On September 11, 1915, in a hit on untouchability — which he considered a “blot” on the country — Gandhi took Dudhabhai, a Dalit weaver and his family, into the ashram. Initially, there were vehement protests by the inmates, including Kasturba.

“This upset a neighbouring community and even Vaishnav businessmen refused to fund Gandhiji’s activities. Bapu (Gandhiji) told the ashram inmates that if a boycott was declared and they were left without funds, they would shift to the untouchable’s colony. One morning, a wealthy businessman from Ahmedabad anonymously donated Rs 13,000 to the ashram,” writes Kadri, adding that many believe the benefactor was textile baron Ambalal Sarabhai.

Kadri co-relates dates from Gandhi’s diary, where a note on September 17, 1915, states that “Ambalal Sheth came today”. Gandhi also started an ‘Antyaj Ratri Shala’ for Dalits at the ashram, besides encouraging the inmates to practise celibacy, do physical labour and wear swadeshi.

In June 1917, when plague hit the city, Gandhi shifted the ashram to Sabarmati, some 8 km away. In Sabarmati, he founded the Harijan Ashram, now popular as the Gandhi ashram.

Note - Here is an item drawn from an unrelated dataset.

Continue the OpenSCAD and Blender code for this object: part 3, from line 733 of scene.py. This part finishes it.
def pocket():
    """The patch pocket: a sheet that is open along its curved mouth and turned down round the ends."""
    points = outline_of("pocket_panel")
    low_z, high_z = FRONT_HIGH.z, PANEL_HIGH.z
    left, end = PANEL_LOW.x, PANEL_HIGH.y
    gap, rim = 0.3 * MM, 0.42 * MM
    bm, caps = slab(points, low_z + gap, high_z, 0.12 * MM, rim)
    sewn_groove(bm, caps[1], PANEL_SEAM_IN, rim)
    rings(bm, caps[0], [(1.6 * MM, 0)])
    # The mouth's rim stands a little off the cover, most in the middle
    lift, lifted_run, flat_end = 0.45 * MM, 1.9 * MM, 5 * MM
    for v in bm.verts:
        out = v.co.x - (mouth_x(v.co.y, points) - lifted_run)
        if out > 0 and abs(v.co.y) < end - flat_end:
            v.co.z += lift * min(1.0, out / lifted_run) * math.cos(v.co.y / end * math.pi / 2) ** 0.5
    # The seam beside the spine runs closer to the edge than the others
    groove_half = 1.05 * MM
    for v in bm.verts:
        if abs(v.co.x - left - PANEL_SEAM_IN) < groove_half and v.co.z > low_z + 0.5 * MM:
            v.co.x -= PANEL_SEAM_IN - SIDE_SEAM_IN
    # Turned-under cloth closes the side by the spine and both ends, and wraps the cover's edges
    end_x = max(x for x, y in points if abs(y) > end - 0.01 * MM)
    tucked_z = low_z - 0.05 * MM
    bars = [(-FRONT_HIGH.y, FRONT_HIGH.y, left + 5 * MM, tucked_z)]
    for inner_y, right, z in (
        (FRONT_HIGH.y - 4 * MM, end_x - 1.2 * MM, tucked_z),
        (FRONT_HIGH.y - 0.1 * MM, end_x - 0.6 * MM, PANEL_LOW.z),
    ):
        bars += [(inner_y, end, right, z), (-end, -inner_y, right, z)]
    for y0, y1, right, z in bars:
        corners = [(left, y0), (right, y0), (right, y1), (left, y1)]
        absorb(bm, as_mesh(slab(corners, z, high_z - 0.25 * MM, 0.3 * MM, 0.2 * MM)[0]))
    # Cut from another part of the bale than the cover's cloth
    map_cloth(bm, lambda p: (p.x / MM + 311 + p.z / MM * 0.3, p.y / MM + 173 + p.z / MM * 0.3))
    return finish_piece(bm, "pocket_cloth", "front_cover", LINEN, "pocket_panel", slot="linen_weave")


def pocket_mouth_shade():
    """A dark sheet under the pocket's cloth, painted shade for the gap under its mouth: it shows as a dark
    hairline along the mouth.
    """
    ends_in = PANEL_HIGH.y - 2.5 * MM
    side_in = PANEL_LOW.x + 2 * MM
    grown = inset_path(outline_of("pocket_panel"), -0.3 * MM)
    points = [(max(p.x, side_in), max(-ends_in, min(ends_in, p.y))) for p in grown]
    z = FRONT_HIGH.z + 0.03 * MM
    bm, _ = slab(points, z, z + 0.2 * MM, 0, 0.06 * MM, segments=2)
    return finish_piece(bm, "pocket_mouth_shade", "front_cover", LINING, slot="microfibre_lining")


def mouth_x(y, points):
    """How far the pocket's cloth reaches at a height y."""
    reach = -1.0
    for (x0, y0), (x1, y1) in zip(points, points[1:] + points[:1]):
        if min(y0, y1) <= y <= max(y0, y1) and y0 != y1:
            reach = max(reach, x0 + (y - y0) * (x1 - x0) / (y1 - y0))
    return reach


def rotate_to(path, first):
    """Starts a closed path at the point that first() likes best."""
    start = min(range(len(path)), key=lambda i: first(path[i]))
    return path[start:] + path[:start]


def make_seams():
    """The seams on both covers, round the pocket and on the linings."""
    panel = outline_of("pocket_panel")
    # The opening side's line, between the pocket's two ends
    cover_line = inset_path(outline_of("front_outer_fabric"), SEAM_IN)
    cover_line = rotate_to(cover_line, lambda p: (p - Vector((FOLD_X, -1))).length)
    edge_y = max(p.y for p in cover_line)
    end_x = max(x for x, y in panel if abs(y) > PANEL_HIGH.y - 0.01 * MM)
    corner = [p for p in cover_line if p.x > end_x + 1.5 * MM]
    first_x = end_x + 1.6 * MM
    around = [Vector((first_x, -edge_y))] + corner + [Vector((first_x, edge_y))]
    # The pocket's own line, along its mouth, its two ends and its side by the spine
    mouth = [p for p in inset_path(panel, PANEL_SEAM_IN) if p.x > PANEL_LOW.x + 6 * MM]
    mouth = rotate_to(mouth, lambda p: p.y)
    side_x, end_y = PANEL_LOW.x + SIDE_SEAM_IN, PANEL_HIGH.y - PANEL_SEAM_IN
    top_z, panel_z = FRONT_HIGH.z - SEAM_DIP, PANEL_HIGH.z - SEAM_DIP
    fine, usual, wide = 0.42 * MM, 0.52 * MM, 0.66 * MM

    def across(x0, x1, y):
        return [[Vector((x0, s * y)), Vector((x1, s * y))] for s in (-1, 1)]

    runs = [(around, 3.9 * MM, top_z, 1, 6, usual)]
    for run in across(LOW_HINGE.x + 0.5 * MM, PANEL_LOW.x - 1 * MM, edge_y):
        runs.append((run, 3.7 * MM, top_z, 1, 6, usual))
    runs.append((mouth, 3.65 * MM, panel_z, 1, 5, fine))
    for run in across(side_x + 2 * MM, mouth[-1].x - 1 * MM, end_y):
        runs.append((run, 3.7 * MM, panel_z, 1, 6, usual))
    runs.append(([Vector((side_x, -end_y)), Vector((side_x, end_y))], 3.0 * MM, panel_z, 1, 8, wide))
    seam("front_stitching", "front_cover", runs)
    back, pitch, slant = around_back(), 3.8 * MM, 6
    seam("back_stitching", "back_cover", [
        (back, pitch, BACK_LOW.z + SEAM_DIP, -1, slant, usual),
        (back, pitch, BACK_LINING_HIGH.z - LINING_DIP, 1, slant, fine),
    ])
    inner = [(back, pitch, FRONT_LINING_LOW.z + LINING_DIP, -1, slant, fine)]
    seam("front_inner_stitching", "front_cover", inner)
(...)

Although Diwan does not have any historic documents on the exchange between his grandfather and Gandhi, the extended Desai family, spread between Ahmedabad and the US, often gets together at Kochrab for family photographs.

They are also happy to have the permission to “host some family events there some times, while maintaining the sanctity of the place, without band-baja,” says Gita Diwan.